"Theresa May is right to take on ACPO and reform the police"
"One of the immutable laws of British politics is that any hint at radical reform to British policing disappears without trace, entering a sort of Bermuda Triangle of public service reform, never to be seen again.
Back in 1993 Sir Patrick Sheehy recommended radical (and quite justified) restructuring to police ranks to cut costs and improve decision-making. The report was shelved. More recently, Charles Clarke’s more modest effort to reduce the number of police forces from 43 to 12, ending the ludicrous, duplicating, county constabulary system, met with a similar fate.
So current incumbent, Theresa May, deserves some credit for standing her ground this morning when she told police chiefs at the Association of Chief Police Officers conference in Manchester a few home truths about the need for them to modernise in the face of “big” budget cuts.
This followed leaked warnings from Sir Hugh Orde, President of the Association of Chief Police Officers (ACPO), that police numbers were not “sustainable” in the face of home office budget cuts.
In her speech the home secretary announced a long overdue review of police terms and conditions, saying:
“It cannot be right, for example, that police overtime has become institutionalised. We may not win popularity contests for asking these difficult questions, but it is time for them to be asked.”
She also pledged a review into procurement, asking:
“Does it really make sense to buy in police cars, uniforms and IT systems in 43 different ways?”
Of course, Ms May is approaching police reform inadvertently – from the position of a dutiful minister with responsibility for spreading the pain of public spending cuts. But necessity is the mother of invention and the net result of her direction of travel should be a leaner, more modern and accountable police service – a result progressives should applaud.
And the Tories are on the right lines with elected police commissioners too. The sheer opacity of current police force governance makes a mockery of public accountability. Unelected police authorities made up of appointed councillors and lay people – who no-one elected and who pay minimal heed to the needs and wishes of their local communities – are little more than a fig leaf to preserve the feudal powers of chief constables.
At the very least, an elected commissioner provides a rallying point for local communities to focus on if their particular local priorities are not met. As the home secretary argued:
“It means a directly-elected individual at force level, setting the force budget, agreeing the local strategic plan, playing a role in wider questions of community safety and appointing – and if necessary removing – the local chief constable.”
But the police argue that stronger democratic control would skew operational matters, in a similar way to how some health professional argue targets in the NHS alter clinical priorities.
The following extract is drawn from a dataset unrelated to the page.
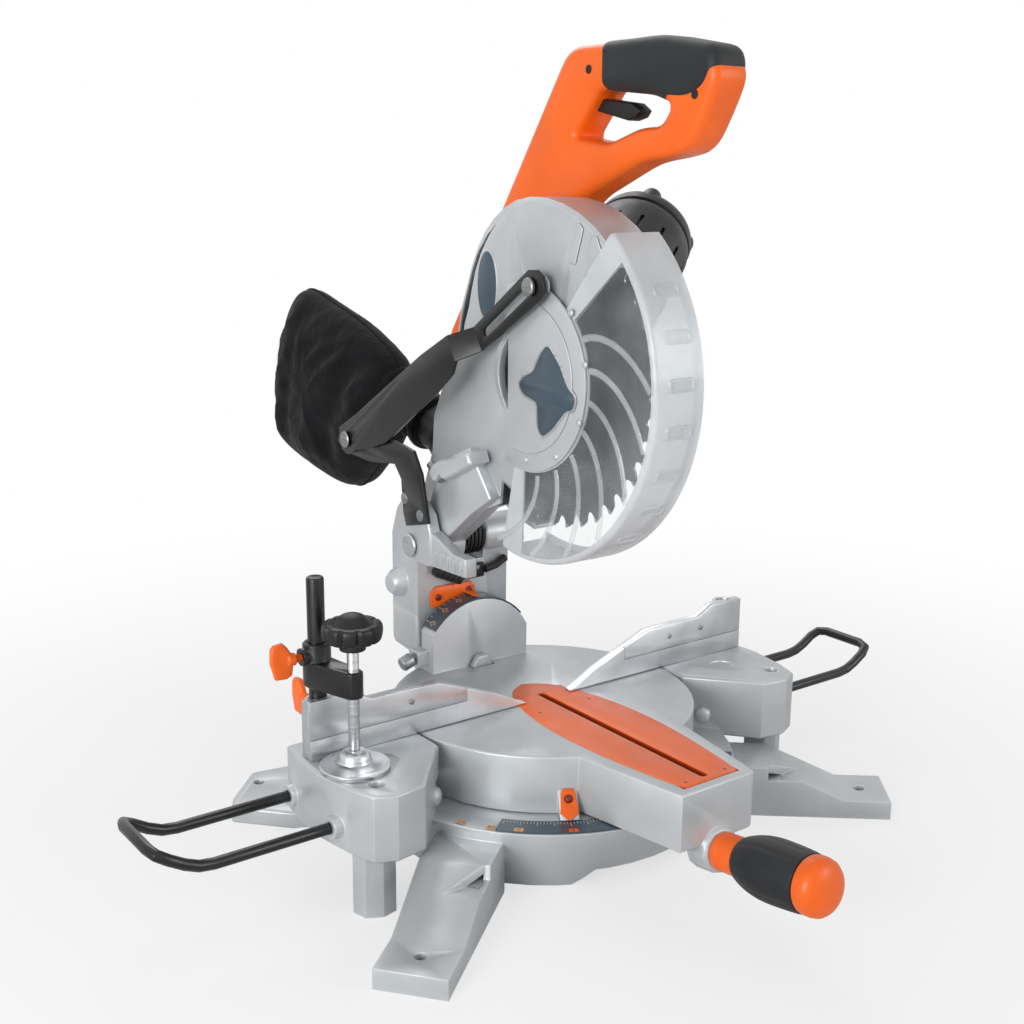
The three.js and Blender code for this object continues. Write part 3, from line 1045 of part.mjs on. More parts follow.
// The bag: its outline shrinks towards both sides like a filled cushion.
function makeBag() {
  const plan = spread(BAG_SHARES, BAG);
  const middle = plan.reduce(([u, v], [y, z]) => [u + y / plan.length, v + z / plan.length], [0, 0]);
  const rings = [];
  for (let i = -BAG.layers; i <= BAG.layers; i++) {
    const turn = (i / BAG.layers) * QUARTER_TURN * 0.96;
    const size = Math.pow(Math.cos(turn), 2 / BAG.squareness);
    const x = BAG.half * Math.sign(Math.sin(turn)) * Math.pow(Math.abs(Math.sin(turn)), 2 / BAG.squareness);
    rings.push(plan.map(([y, z]) => [x, middle[0] + (y - middle[0]) * size, middle[1] + (z - middle[1]) * size]));
  }
  const mouth = circle(0, 0, PORT.radius + SEAT, sidesFor(PORT.radius));
  const room = prism("z", mouth, PORT.from, PORT.to + SEAT, 0, ductFrame());
  const neck = disc("z", [0, 0], PORT.radius + SEAT + THIN_WALL, PORT.to - WALL * 2, PORT.to + BAG.half, 0, ductFrame());
  piece("dust_bag", cut(join(skin(rings), neck), room), COLOURS.rubber, 0.95, 0);
}

function motorFrame() {
  return frameAlong([MOTOR.x, MOTOR.y, MOTOR.z], [MOTOR.towardX, MOTOR.towardY, MOTOR.towardZ]);
}

const motorDisc = (radius, from, to, ease = 0) => disc("z", [0, 0], radius, from, to, ease, motorFrame());

function makeMotor() {
  const rightOnly = block([GEAR.left, BLOCK.x1], [-BLOCK.x1, BLOCK.x1], [0, BLADE.z * 2]);
  const collar = motorDisc(GEAR.collar, GEAR.collarFrom, GEAR.collarTo).intersect(rightOnly);
  const case_ = disc("x", [BLADE.y, BLADE.z], GEAR.radius, GEAR.left, GEAR.right, ROUND);
  const bore = disc("x", [BLADE.y, BLADE.z], GEAR.bore, GEAR.left - THROUGH, SHAFT.right + SEAT);
  const motorRoom = motorDisc(MOTOR.radius + SEAT, GEAR.collarTo, MOTOR_BODY.to);
  casting("gear_housing", cut(join(case_, collar), bore, motorRoom));
  black("motor_housing", motorDisc(MOTOR.radius, MOTOR_BODY.from, MOTOR_BODY.to, MOTOR_BODY.ease));
  const bumps = Array.from({ length: MOTOR_CAP.bumps }, (_, i) => {
    const turn = ((i + HALF) * FULL_TURN) / MOTOR_CAP.bumps;
    const reach = MOTOR_CAP.radius * MOTOR_CAP.bumpAtShare;
    const centre = [reach * Math.cos(turn), reach * Math.sin(turn)];
    return disc("z", centre, MOTOR_CAP.bump, MOTOR_CAP.from + WALL, MOTOR_CAP.to + MOTOR_CAP.bumpRise, EASE, motorFrame());
  });
  black("motor_end_cap", join(motorDisc(MOTOR_CAP.radius, MOTOR_CAP.from, MOTOR_CAP.to, MOTOR_BODY.ease), ...bumps));
}

function makeHandle() {
  const outer = prism("x", spread(HANDLE_SHARES, HANDLE), HANDLE.left, HANDLE.right, HANDLE.ease);
  const opening = prism("x", spread(HANDLE_OPENING_SHARES, HANDLE), 0, GEAR.right * 2);
  const gripPlan = spread(GRIP_SHARES, HANDLE);
  const gripRoom = prism("x", inset(gripPlan, -SEAT), 0, GEAR.right * 2);
  const gearRoom = disc("x", [BLADE.y, BLADE.z], GEAR.radius + SEAT, 0, GEAR.right * 2);
  const collarRoom = motorDisc(GEAR.collar + SEAT, 0, GEAR.collarTo + SEAT);
  const motorRoom = motorDisc(MOTOR.radius + SEAT, GEAR.collarTo, MOTOR_BODY.to);
  const slot = block(
    [TRIGGER.left - TRIGGER.slot, TRIGGER.right + TRIGGER.slot], [TRIGGER_SLOT.x0, TRIGGER_SLOT.x1], [TRIGGER_SLOT.y0, TRIGGER_SLOT.y1],
  );
  orange("handle", cut(outer, opening, gripRoom, gearRoom, collarRoom, motorRoom, slot));
  const grip = prism("x", gripPlan, GRIP.left, GRIP.right, GRIP.ease);
  rubber("handle_grip", cut(grip, slot));
  black("trigger", prism("x", spread(TRIGGER_SHARES, TRIGGER), TRIGGER.left, TRIGGER.right, EASE));
}

function makeBlade() {
  const plan = [];
  for (let i = 0; i < BLADE.teeth; i++) {
    const pitch = FULL_TURN / BLADE.teeth;
    for (const [share, radius] of [[0, BLADE.radius], [0.45, BLADE.radius * 0.985], [0.6, BLADE.radius * BLADE.rootShare], [0.9, BLADE.radius * BLADE.rootShare]]) {
      const turn = -(i + share) * pitch;
      plan.push([BLADE.y + radius * Math.cos(turn), BLADE.z + radius * Math.sin(turn)]);
    }
  }
  const half = BLADE.thickness * HALF;
  const around = (radius, from, to, ease = 0) => disc("x", [BLADE.y, BLADE.z], radius, from, to, ease);
  steel("blade", cut(prism("x", plan, -half, half), around(SHAFT.bore, -WALL, WALL)));
  bolt("arbor_shaft", cut(
    around(SHAFT.radius, -half, SHAFT.right), around(SHAFT.boltBore, -WALL, SHAFT.boltReach + SEAT),
  ));
  bolt("inner_flange", cut(around(FLANGE.radius, half + SEAT, FLANGE.inner, EASE), around(SHAFT.bore, 0, FLANGE.inner * 2)));
  bolt("outer_flange", cut(around(FLANGE.radius, FLANGE.outer, -half - SEAT, EASE), around(SHAFT.boltBore, FLANGE.outer * 2, 0)));
  bolt("arbor_bolt", join(
    prism("x", circle(BLADE.y, BLADE.z, ARBOR_BOLT.head, ARBOR_BOLT.sides), ARBOR_BOLT.left, FLANGE.outer - SEAT, EASE),
    around(ARBOR_BOLT.shank, FLANGE.outer - THROUGH, SHAFT.boltReach),
  ));
}

function makeSwingGuard() {
  const inRim = COVER.outer - COVER.rim;
  const inWall = COVER.left + COVER.wall;
  const section = [
    [COVER.inner, COVER.left], [COVER.outer, COVER.left], [COVER.outer, COVER.right], [COVER.lipInner, COVER.right],
    [COVER.lipInner, COVER.right - COVER.lip], [inRim, COVER.right - COVER.lip], [inRim, inWall], [COVER.inner, inWall],
  ];
  piece("lower_guard", roundBlade(() => section, COVER_SPAN.from, COVER_SPAN.to, COVER_SPAN.steps), COLOURS.clear, 0.15, 0);
  const around = (radius, from, to) => disc("x", [BLADE.y, BLADE.z], radius, from, to);
  const behind = block(
    [PLATE.left - WALL, PLATE.right + WALL], [BLADE.y + PLATE.flat, BLADE.y + PLATE.radius * 2],
    [BLADE.z - PLATE.radius * 2, BLADE.z + PLATE.radius * 2],
  );
  const lobe = disc("x", [STUD.y, STUD.z], STUD.lobe, PLATE.left, PLATE.right);
  const spigot = around(PLATE.spigot, PLATE.right - THROUGH, PLATE.spigotRight);
  const stud = disc("x", [STUD.y, STUD.z], STUD.radius, STUD.left, PLATE.left + THROUGH);
  const body = join(cut(around(PLATE.radius, PLATE.left, PLATE.right), behind), spigot, lobe, stud);
  steel("guard_hub_plate", cut(body, around(PLATE.spigotBore, PLATE.left - THROUGH, PLATE.spigotRight + THROUGH)));
}

// A point of the link by distances along the bar from the rivet and across it.
function onLink([along, across]) {
  const way = new THREE.Vector2(STUD.y - RIVET.y, STUD.z - RIVET.z).normalize();
  return [RIVET.y + way.x * along + way.y * across, RIVET.z + way.y * along - way.x * across];
}

function makeLink() {
  const rearPlan = spread(LINK_REAR_SHARES, LINK_BAR).map(onLink);
  const frontPlan = spread(LINK_FRONT_SHARES, LINK_BAR).map(onLink);
  const rear = prism("x", rearPlan, LINK.left, LINK.right);
  const front = prism("x", frontPlan, LINK.frontLeft, LINK.frontRight);
  const edge = (plan, { low, high }, left, right) =>
    [[right, low], [right, high], [left, high], [left, low]].map(([x, i]) => [x, ...plan[i]]);
  const jog = skin([
    edge(rearPlan, LINK_REAR_END, LINK.left, LINK.right),
    edge(frontPlan, LINK_FRONT_END, LINK.frontLeft, LINK.frontRight),
  ]);
  const away = new THREE.Vector2(STUD.y - SLOT_END.y, STUD.z - SLOT_END.z).normalize();
  const aside = new THREE.Vector2(-away.y, away.x).multiplyScalar(LINK_PIN.slotHalf);
  const slotPlan = [
    [STUD.y + aside.x, STUD.z + aside.y], [STUD.y - aside.x, STUD.z - aside.y],
    [SLOT_END.y - aside.x, SLOT_END.z - aside.y], [SLOT_END.y + aside.x, SLOT_END.z + aside.y],
  ];
  const wide = [LINK.frontLeft - THROUGH, LINK.frontRight + THROUGH];
  const slot = join(
    prism("x", slotPlan, ...wide),
    disc("x", [STUD.y, STUD.z], LINK_PIN.slotHalf, ...wide),
    disc("x", [SLOT_END.y, SLOT_END.z], LINK_PIN.slotHalf, ...wide),
  );
  const rivetHole = disc("x", [RIVET.y, RIVET.z], RIVET.bore, LINK.left - THROUGH, LINK.right + THROUGH);
  black("link_bar", cut(join(rear, front, jog), slot, rivetHole));
  bolt("link_rivet", join(
    disc("x", [RIVET.y, RIVET.z], RIVET.radius, RIVET.left, LINK.left - SEAT, EASE),
    disc("x", [RIVET.y, RIVET.z], RIVET.shank, RIVET.left + EASE, LINK_BRACKET.right),
  ));
  bolt("link_pin", join(
    disc("x", [STUD.y, STUD.z], LINK_PIN.head, LINK_PIN.left, LINK_PIN.headRight, EASE),
    disc("x", [STUD.y, STUD.z], LINK_PIN.radius, LINK_PIN.left + EASE, LINK_PIN.right),
  ));
}

function makeHeadLockPin() {
  black("head_lock_pin", join(
    disc("x", [HEAD_PIN.y, HEAD_PIN.z], HEAD_PIN.knob, HEAD_PIN.from, HEAD_PIN.to, ROUND),
    disc("x", [HEAD_PIN.y, HEAD_PIN.z], HEAD_PIN.shank, RIGHT_BOSS.web - WALL, HEAD_PIN.from + ROUND),
  ));
}

makeBase();
makeMitreScale();
makeSideRods();
makePivotBolt();
makeFence(-1, "left");
makeFence(1, "right");
makeClamp();
makeTable();
makeMitrePointer();
makeKerfBoard();
makeLockHandle();
makeTiltScale();
makeTiltArm();
makeHingePin();
makeSpring();
makeTiltFittings();
makeBoot();
makeLead();
makeLinkBracket();
makeTiltLock();
makeUpperGuard();
black("depth_stop_screw", stopDisc(STOP_SCREW.radius, 0, STOP_SCREW.length, EASE));
makeDustPort();
makeBag();
makeMotor();
makeHandle();
makeBlade();
makeSwingGuard();
makeLink();
makeHeadLockPin();

console.log(`least gap in the torsion spring ${springGap().toFixed(2)} mm`);

export default root;
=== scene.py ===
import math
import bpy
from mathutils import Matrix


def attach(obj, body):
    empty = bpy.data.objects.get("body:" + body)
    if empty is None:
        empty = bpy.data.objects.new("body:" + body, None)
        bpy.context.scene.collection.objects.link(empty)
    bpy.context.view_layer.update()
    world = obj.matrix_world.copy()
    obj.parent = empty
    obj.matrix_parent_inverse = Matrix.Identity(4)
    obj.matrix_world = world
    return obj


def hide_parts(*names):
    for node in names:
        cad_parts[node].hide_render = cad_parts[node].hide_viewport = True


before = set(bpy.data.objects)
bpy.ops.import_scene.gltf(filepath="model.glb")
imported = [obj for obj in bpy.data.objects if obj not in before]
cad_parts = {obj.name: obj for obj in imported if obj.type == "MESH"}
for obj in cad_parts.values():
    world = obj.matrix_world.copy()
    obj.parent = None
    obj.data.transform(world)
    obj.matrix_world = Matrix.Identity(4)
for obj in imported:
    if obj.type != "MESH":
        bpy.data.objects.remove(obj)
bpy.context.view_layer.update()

# Looks of a compound mitre saw, built round its packed solids.
# Sizes are millimetres; X is the operator's right, Y runs to the back and Z is up.
from types import SimpleNamespace as Sizes

import bmesh
import bpy
from mathutils import Matrix, Vector, geometry, noise

MM = 0.001
FULL_TURN = 2 * math.pi
SOFT_ANGLE = math.radians(32)
FINE = 64
WELD = 0.002

# Axes and surfaces of the machine that its details sit on.
BLADE = Sizes(y=-9, z=388, radius=127, half=1.2, teeth=40)
HINGE = Sizes(y=132, z=219)
LOCK = Sizes(y=-224, z=52, rise=0.132)
MOTOR = Sizes(origin=(30, 0, 405), toward=(0.766, 0.413, 0.492))
DUCT = Sizes(origin=(0, 100, 299.5), toward=(0, 1, 0.286))
RING = Sizes(top=57.7, zero=-118.9)
ARCH = Sizes(radius=63.6, z=105)

# The camera looks from the left, low over the bench.
CAMERA_PLACE = (-691.65, -886.93, 549.74)
CAMERA_RIGHT = Vector((0.80506, -0.59312, 0.00901))
CAMERA_UP = Vector((0.13636, 0.19983, 0.97030))
CAMERA_LENS = 48.17
CAMERA_SENSOR = 36


def placed(name, data):
    """A new object in the scene."""
    made = bpy.data.objects.new(name, data)
    bpy.context.scene.collection.objects.link(made)
    return made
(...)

But let’s be clear: policing, quite literally, is not brain surgery. The police’s job is, as the home secretary reminded them this morning, is to cut crime, “nothing more, and nothing less”.
But ACPO is a formidable opponent and adept at the political black arts that force politicians into headlong retreat. And little wonder with the high opinion it has of itself. Its Statement of Purpose claims that it “leads and coordinates the direction and development of the police service in England, Wales and Northern Ireland”.
Now it’s fair enough for any professional body to want to be a collective voice for its profession, or to share best practice, but leading the “direction and development" of the police is surely a matter for Ministers and Parliament?
In fact, nowhere in its aims and objectives does it even talk about ‘best practice’. The truth is that ACPO is a producer interest group, pure and simple. And a powerful one too. It works to create a consensus for political inaction; fighting for greater autonomy for its members and vetoing any changes it doesn’t like.
So in a bid to ameliorate her hard message on budgets and reform, the home secretary foolishly caved-in on other issues, promising, for example, to scrap the 10-point policing pledge. She would have done better to stand her ground and demand ever greater customer focus from the police. They still face too few of the public guarantees now common to other public services, as the BBC’s home editor, Mark Easton, has pointed out.
But Ms May was more tactically adept in inviting ACPO to produce a “national plan for the way the service does business”. Either the police top brass comes up with its own cuts and reforms, or they have them imposed by the long arm of HM Treasury. It is perhaps ironic that it takes the threat of severe public spending cuts to kick start reforms that should have been made years ago.
And there’s a lot to do. Instead of pioneering moves to share back office services, redress the balance between police and civilian staff, increase the use of IT, or becoming more customer focused (have you ever tried emailing the police?) they are literally years behind the rest of the public sector.